Вторично Мехлис основательно подключился к делу Кулика в феврале 1942 г. Из Крыма он направил Сталину большую шифровку с изрядной дозой компромата на Кулика. Со ссылкой на информацию члена военного совета СКВО Смирнова он сообщал, что в краснодарском военторге на нужды Кулика в октябре — декабре 1941 г. было расхищено товаров больше чем на 85 тысяч рублей. Дошло до того, что интендант 2-го ранга Н.Н. Санадзе на самолете ТБ-3 специально летал из Краснодара в Тбилиси за вином для Кулика под предлогом приобретения товаров, необходимых для войск.
Председатель крайисполкома П.Ф. Тюляев приказал военторгу оплатить взятое для Кулика по оптовым ценам и при этом отнести расходы на счет тыла фронта. Как нарком госконтроля, Мехлис гарантировал, что «эту подлую проделку» он замазать не позволит, и просил ЦК ВКП(б) поручить следственным органам расследовать «эту позорную историю».
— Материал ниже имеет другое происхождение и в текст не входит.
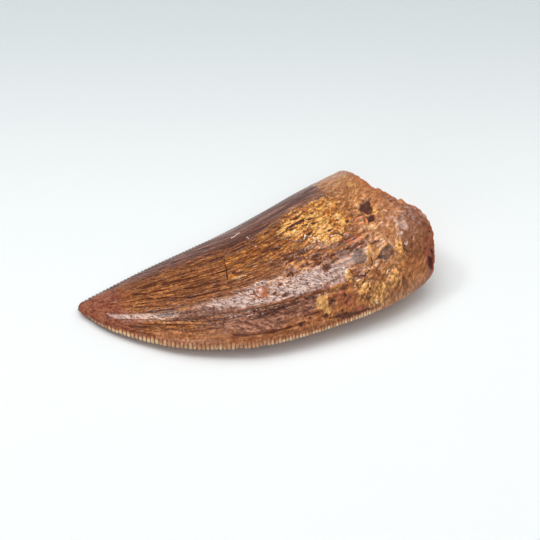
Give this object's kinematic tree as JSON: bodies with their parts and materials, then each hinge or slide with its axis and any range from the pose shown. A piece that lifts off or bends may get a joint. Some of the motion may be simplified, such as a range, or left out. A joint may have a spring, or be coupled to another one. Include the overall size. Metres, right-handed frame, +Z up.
{
  "type": "fossil dinosaur tooth",
  "caption": "Curved, flattened meat-eater's tooth with saw-edged keels front and back, broken off at the root, lying on its flank.",
  "frame": {"origin": "middle of the tooth's footprint, on the surface that it lies on", "axes": "+X from the tip towards the broken root, +Y towards the back (distal) keel, +Z up, out of the upper flank"},
  "size_m": [0.0494, 0.0267, 0.0106],
  "materials": {
    "fossil_enamel": "satin mineralised enamel, amber brown with dark grain, golden and pitted towards the root, pale along the serrations"
  },
  "bodies": {
    "root": {"tooth": "fossil_enamel"}
  },
  "joints": []
}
Сталин переправил шифровку Прокурору СССР Бочкову и наркому госбезопасности Берии. Расследование было произведено супероперативно — в тот же день, 15 февраля 1942 г. Факт самоснабжения Кулика с помощью Тюляева полностью подтвердился. Специальным самолетом в Свердловск своей семье он в сопровождении старшего адъютанта целыми ящиками отправлял фрукты, колбасу, муку, масло, сахар. 200 бутылок коньяка, 25 кг паюсной икры, 50 ящиков мандаринов, мясо, мука, крупа были отправлены по московскому адресу Кулика.